Definition:Rate of return
📈 Rate of return in the insurance industry measures the gain or loss generated on an investment or a block of business over a specified period, expressed as a percentage of the initial capital or assets deployed. While the concept is universal in finance, it carries distinctive significance in insurance because insurers are among the world's largest institutional investors, and the returns earned on their investment portfolios — which hold the float generated by collected premiums before claims are paid — directly influence profitability, product pricing, and solvency. An insurer's overall rate of return reflects both underwriting results and investment income, and the interplay between these two drivers shapes strategic decisions across the industry.
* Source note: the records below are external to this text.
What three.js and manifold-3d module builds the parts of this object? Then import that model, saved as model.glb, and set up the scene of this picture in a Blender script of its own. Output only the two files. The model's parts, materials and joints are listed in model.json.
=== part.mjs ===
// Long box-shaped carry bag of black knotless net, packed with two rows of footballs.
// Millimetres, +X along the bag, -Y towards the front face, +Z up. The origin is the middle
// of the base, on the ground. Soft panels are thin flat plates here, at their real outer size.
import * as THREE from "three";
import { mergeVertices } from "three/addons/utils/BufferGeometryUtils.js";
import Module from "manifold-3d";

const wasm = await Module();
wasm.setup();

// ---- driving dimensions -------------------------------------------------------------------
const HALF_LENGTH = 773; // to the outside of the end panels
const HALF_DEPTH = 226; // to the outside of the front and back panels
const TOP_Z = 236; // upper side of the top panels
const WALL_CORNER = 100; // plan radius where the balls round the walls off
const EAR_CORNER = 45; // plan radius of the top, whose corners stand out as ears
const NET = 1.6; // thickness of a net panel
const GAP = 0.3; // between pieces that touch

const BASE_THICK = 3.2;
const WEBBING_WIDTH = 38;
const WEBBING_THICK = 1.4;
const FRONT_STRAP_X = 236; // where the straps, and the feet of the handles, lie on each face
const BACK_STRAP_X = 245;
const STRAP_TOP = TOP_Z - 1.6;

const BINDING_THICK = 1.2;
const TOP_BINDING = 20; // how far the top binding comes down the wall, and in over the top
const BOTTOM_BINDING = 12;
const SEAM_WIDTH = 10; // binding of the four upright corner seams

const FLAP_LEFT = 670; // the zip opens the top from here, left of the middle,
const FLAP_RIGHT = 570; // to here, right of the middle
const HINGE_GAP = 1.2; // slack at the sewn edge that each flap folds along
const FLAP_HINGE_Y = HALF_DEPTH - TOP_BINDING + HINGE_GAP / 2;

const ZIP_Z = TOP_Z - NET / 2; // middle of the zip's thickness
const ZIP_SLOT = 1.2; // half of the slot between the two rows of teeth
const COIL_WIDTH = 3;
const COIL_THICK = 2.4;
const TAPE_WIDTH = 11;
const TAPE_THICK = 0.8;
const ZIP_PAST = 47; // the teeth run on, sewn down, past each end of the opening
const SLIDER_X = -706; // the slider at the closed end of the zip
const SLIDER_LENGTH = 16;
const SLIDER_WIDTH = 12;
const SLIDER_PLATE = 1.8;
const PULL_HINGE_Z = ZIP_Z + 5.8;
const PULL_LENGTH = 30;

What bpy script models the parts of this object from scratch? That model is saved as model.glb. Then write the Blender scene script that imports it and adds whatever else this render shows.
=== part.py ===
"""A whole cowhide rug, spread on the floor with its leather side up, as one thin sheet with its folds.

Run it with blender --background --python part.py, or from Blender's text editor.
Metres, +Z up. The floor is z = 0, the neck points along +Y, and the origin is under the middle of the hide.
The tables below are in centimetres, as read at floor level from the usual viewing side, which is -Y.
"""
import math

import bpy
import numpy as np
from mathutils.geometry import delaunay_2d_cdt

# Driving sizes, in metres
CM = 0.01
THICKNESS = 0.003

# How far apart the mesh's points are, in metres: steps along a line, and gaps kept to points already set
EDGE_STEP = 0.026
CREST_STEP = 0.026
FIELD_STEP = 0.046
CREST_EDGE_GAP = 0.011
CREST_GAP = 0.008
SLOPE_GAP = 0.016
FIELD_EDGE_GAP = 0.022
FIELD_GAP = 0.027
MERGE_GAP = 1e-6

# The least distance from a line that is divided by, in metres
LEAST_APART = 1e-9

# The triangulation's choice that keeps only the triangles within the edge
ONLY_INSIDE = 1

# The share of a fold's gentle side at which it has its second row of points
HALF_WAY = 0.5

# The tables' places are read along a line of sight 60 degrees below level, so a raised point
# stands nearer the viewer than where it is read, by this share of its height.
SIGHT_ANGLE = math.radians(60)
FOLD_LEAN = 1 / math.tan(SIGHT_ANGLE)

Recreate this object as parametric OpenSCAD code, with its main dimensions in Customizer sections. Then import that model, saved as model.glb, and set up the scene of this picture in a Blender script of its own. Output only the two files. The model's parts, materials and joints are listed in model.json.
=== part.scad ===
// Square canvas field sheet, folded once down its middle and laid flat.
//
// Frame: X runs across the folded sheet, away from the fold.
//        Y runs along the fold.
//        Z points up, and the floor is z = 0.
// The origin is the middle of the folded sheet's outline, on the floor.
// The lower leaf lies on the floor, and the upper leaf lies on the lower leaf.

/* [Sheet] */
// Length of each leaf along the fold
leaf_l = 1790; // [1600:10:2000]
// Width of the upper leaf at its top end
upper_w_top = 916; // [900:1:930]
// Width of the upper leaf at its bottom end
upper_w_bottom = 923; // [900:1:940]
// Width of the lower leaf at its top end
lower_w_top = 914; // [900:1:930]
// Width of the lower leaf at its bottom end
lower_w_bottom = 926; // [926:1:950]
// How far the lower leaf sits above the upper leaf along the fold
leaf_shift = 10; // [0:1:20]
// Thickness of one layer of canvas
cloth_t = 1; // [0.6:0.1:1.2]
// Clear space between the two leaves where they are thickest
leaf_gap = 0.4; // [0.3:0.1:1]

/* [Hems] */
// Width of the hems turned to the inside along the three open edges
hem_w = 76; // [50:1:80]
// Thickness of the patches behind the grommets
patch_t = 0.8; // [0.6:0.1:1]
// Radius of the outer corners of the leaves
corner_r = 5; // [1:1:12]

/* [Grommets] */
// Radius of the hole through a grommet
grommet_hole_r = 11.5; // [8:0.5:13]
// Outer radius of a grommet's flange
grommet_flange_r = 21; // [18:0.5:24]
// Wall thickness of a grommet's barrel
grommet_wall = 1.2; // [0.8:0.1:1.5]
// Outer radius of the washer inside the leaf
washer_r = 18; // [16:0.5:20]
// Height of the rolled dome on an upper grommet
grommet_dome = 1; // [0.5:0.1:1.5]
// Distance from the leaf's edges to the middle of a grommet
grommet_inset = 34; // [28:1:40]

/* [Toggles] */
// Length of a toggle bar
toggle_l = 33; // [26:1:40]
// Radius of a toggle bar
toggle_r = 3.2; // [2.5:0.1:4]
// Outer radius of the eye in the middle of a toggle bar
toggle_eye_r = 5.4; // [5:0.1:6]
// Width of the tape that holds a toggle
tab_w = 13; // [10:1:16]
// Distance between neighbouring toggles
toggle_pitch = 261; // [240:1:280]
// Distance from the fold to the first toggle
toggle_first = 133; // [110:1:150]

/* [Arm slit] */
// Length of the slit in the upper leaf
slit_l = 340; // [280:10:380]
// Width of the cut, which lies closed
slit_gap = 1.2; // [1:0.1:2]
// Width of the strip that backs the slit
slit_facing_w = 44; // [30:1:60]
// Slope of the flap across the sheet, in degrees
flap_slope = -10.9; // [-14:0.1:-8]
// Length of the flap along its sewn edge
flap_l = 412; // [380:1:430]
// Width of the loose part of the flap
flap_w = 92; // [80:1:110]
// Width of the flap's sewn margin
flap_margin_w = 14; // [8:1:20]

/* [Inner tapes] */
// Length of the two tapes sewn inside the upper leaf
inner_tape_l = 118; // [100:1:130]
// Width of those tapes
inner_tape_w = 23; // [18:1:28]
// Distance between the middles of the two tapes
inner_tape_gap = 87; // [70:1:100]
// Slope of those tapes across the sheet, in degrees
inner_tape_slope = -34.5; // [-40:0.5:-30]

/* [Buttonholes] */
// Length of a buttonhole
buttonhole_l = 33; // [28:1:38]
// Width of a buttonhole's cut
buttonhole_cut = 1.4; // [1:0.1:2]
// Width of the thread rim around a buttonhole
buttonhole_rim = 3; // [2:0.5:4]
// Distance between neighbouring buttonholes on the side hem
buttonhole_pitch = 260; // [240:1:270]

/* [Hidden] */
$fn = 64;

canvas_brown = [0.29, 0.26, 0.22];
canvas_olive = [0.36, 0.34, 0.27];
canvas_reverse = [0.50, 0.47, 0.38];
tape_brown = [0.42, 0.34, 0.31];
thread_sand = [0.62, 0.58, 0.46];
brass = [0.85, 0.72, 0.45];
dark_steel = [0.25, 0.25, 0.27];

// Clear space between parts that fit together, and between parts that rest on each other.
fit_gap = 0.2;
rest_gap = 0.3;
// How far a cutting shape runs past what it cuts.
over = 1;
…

⚙️ Insurance companies track rate of return across multiple dimensions. On the investment side, portfolio returns are measured against benchmarks and decomposed into components — fixed income yield, equity returns, realized and unrealized gains, and alternative investment performance. Under different accounting frameworks, how these returns flow through financial statements varies materially: US GAAP, IFRS 17, and local statutory accounting rules each treat investment gains, impairments, and discount rate changes differently, affecting reported profitability. On the underwriting side, carriers evaluate the rate of return on allocated capital or economic capital for individual lines, products, or portfolios — often using metrics like return on equity (ROE) or return on risk-adjusted capital (RORAC). In reinsurance, rate of return calculations inform pricing discipline: reinsurers model expected returns on capital consumed by a treaty or portfolio and compare those returns against their cost of capital and target hurdle rates.
💡 The pursuit of adequate rates of return drives some of the most consequential decisions in insurance. When investment yields fall — as they did during prolonged low-interest-rate environments in the 2010s across the U.S., Europe, and Japan — insurers face pressure to improve underwriting margins, adjust asset allocation toward higher-yielding but riskier investments, or reprice long-tail products like life insurance and annuities whose profitability is acutely sensitive to investment returns. Regulators monitor insurer investment returns as part of broader financial condition oversight, and solvency frameworks such as Solvency II and the NAIC's risk-based capital system explicitly account for investment risk in capital requirements. For private equity firms that have acquired insurance platforms in recent years, generating superior investment returns on float — often through alternative asset strategies — has been a core element of the investment thesis, reshaping how rate of return is pursued and managed across the industry.